When to bring in a third party
Legal options in India (when nothing else works)
You shouldn’t need this section. But if you do, here are your actual options, ranked by cost and effort.
1. MSME Samadhaan portal
Your strongest option if you have Udyam Registration (free to obtain at udyamregistration.gov.in). File a complaint for any payment delayed beyond 45 days. The case goes to your state’s MSE Facilitation Council for conciliation and arbitration. They must decide within 90 days. The buyer automatically owes interest at 3x the RBI bank rate, compounded monthly. This is one of the most underused and most powerful tools available to Indian freelancers.
Important:Your Udyam Registration must predate the disputed invoice. Register now even if you don’t need it yet. It’s free and takes 10 minutes.
2. Legal notice
A formal demand letter drafted by an advocate, sent via Registered Post (RPAD) for proof of delivery. Costs Rs 2,000-5,000 typically. Must include complete details of both parties, the transaction, specific invoice numbers, demand for principal plus interest, a 15-day deadline, and a statement that failure to pay triggers civil action. This resolves most disputes because people take letterheads seriously.

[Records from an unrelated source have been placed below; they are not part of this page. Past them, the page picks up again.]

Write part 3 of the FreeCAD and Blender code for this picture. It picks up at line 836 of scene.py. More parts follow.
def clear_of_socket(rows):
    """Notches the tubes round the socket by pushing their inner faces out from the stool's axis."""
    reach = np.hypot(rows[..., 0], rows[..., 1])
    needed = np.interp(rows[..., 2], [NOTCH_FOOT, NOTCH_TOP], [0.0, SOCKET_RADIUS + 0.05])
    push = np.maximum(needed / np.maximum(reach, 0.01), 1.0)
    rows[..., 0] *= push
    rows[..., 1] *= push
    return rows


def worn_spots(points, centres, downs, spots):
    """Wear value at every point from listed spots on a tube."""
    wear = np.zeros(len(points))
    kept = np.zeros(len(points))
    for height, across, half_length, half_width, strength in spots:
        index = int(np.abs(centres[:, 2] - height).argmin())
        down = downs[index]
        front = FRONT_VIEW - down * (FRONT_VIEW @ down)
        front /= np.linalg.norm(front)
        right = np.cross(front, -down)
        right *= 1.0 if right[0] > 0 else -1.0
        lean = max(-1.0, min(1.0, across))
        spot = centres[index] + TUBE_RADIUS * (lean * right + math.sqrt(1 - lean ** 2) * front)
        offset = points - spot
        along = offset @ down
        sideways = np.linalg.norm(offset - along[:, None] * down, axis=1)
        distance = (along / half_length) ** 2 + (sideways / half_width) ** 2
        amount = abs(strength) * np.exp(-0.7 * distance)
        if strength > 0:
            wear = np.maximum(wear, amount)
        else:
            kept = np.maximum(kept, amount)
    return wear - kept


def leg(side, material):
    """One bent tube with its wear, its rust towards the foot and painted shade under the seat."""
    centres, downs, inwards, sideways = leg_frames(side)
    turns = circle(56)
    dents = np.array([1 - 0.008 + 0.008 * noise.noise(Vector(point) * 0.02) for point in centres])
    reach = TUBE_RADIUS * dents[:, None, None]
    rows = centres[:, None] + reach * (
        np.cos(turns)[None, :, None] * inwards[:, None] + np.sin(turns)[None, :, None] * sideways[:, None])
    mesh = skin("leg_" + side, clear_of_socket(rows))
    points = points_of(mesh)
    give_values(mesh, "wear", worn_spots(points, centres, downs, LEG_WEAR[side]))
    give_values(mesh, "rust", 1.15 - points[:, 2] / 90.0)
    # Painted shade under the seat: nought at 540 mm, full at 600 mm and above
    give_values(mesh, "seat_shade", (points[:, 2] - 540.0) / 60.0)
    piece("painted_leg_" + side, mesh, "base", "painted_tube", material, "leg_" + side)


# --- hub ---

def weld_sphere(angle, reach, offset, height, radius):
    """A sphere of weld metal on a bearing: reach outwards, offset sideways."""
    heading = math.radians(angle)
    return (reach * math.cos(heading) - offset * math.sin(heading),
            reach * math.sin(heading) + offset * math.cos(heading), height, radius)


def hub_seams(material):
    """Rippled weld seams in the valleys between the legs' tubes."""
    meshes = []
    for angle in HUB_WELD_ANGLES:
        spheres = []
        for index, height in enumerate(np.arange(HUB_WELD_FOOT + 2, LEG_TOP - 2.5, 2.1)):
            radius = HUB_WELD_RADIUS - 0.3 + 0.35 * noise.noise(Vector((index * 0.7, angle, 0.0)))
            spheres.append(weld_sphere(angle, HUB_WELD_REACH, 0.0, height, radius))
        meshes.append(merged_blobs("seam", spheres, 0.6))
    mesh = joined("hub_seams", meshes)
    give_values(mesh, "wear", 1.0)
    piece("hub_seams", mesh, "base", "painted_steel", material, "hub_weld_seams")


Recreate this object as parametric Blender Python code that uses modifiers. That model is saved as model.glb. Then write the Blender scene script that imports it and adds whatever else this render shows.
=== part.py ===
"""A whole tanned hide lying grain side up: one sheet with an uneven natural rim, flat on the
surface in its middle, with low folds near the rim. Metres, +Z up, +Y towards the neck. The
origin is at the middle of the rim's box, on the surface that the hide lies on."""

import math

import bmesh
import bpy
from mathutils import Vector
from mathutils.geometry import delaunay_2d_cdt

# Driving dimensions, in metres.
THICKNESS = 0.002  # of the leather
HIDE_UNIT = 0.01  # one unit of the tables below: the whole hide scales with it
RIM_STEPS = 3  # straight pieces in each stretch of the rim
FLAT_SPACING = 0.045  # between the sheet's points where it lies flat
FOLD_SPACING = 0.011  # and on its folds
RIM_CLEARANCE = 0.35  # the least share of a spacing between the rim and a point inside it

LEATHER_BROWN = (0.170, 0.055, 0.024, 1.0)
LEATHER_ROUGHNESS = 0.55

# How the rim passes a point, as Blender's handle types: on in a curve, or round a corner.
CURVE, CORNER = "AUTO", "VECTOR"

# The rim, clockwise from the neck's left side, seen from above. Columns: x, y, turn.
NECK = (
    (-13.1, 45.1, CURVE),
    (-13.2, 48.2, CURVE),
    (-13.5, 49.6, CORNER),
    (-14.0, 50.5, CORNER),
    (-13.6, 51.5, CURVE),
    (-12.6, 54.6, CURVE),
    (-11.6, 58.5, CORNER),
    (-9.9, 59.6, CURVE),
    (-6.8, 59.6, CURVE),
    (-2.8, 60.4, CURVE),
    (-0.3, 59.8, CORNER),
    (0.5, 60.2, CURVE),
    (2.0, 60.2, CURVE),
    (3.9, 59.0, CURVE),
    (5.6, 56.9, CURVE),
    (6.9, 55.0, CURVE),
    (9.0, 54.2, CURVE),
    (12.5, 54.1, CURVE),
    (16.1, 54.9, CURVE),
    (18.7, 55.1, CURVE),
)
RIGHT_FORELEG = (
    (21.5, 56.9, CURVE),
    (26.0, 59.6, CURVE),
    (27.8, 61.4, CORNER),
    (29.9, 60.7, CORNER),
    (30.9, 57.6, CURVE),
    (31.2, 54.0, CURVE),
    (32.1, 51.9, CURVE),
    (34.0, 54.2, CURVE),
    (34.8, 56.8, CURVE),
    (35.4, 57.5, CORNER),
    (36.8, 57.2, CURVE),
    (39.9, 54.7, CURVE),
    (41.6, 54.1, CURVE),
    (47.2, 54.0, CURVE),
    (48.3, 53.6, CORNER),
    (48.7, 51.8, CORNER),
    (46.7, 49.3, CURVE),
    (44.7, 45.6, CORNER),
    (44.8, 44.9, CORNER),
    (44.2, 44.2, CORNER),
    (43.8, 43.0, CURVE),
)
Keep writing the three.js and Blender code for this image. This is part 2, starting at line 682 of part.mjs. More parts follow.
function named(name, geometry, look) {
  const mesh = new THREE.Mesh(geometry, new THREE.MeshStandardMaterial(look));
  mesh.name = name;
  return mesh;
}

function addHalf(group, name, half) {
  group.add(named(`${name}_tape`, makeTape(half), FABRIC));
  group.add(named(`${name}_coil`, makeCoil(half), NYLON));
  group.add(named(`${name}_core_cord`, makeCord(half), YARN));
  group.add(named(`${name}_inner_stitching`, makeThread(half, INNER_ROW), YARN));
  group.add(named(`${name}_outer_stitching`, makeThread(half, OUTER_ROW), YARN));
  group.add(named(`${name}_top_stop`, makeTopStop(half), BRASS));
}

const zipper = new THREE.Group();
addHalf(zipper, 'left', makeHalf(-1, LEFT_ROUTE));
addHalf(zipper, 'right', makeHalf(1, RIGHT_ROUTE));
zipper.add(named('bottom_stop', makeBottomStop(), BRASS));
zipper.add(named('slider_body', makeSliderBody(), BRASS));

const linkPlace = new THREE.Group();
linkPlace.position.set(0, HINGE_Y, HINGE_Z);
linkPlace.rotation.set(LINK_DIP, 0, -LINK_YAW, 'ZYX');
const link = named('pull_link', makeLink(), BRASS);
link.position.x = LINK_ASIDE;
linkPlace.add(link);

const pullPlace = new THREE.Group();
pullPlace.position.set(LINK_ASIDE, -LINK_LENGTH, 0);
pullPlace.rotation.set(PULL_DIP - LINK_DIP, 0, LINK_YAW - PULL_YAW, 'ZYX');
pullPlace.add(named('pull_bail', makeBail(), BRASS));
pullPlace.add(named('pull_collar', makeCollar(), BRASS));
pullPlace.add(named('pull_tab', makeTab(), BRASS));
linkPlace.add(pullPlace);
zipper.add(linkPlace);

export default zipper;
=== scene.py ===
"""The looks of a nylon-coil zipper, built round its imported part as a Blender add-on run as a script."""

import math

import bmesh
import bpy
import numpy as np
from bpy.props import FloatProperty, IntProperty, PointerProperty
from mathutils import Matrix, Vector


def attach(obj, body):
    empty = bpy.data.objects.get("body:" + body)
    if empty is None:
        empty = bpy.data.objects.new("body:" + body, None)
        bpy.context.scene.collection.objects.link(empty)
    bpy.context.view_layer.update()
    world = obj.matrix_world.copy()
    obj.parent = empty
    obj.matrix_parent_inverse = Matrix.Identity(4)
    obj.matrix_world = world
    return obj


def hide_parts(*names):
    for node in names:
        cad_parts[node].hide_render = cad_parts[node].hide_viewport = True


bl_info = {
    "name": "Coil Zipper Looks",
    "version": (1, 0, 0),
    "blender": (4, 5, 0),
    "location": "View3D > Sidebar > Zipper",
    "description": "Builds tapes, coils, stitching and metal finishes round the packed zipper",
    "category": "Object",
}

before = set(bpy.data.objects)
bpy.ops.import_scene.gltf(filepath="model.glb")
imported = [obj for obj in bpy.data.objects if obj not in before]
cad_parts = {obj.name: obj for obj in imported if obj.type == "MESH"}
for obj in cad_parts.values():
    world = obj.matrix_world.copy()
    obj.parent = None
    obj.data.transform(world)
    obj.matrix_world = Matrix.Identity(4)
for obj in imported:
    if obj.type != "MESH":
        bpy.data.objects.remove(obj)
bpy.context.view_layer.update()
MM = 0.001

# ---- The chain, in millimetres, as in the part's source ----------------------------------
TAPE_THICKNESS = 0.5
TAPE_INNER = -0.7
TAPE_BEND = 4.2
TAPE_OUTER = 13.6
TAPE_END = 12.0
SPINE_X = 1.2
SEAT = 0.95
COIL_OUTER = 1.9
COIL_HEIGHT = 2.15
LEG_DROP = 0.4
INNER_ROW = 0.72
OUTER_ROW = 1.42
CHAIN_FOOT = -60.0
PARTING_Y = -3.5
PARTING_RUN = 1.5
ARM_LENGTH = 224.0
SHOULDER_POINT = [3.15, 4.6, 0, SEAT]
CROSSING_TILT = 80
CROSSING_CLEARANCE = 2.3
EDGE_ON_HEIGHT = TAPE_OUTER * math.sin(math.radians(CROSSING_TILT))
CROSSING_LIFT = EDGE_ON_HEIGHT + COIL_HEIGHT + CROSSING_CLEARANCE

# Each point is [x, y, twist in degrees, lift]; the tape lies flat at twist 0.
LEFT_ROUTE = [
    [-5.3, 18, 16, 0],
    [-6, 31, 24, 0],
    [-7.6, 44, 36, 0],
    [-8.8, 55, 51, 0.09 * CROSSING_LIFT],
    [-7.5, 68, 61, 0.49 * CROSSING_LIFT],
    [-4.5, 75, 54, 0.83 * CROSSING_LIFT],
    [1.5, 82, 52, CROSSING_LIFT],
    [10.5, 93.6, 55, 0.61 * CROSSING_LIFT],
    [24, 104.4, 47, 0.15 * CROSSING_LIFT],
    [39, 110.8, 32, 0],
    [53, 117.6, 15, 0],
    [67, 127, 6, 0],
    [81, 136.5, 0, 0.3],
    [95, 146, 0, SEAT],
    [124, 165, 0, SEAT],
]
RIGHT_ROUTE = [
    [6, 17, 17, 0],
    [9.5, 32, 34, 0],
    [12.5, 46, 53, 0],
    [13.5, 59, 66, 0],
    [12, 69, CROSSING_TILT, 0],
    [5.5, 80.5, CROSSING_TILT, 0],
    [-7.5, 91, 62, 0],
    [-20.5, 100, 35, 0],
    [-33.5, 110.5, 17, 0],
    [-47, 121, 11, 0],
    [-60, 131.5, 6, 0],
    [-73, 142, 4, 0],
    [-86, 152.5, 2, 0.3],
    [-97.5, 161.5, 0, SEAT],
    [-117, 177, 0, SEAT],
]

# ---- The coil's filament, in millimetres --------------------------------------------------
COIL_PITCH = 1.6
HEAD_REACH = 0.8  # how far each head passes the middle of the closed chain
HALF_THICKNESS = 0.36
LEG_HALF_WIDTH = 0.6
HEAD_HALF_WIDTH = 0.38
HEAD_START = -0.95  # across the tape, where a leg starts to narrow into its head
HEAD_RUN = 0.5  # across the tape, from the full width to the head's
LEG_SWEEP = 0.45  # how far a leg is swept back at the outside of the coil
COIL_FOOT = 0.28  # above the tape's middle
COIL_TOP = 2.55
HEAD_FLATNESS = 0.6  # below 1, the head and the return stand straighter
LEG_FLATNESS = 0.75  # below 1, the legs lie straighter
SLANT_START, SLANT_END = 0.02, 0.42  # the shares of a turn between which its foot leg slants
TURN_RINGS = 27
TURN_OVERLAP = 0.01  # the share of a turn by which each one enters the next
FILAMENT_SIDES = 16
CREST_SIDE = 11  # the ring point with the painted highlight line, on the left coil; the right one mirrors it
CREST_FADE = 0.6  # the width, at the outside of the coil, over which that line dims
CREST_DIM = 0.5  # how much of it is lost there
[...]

3. Summary suit (Order 37, CPC)
For clear-cut cases where you have a written contract and invoices. Faster than a regular trial because the defendant must seek court permission to even defend the case. Best for amounts above Rs 1 lakh where you have solid documentation.
4. Section 138 (bounced cheque)
If a client’s cheque bounces, this is a criminal proceeding under the Negotiable Instruments Act. Send a demand notice within 30 days of the bounce. If unpaid within 15 days of notice, file a criminal complaint. The accused faces imprisonment up to 2 years and/or a fine up to 2x the cheque amount. The criminal threat alone often accelerates settlement.
Evidence tip: WhatsApp messages, emails, and recorded calls where the client acknowledges the debt are legally admissible under the Indian Evidence Act. Save everything.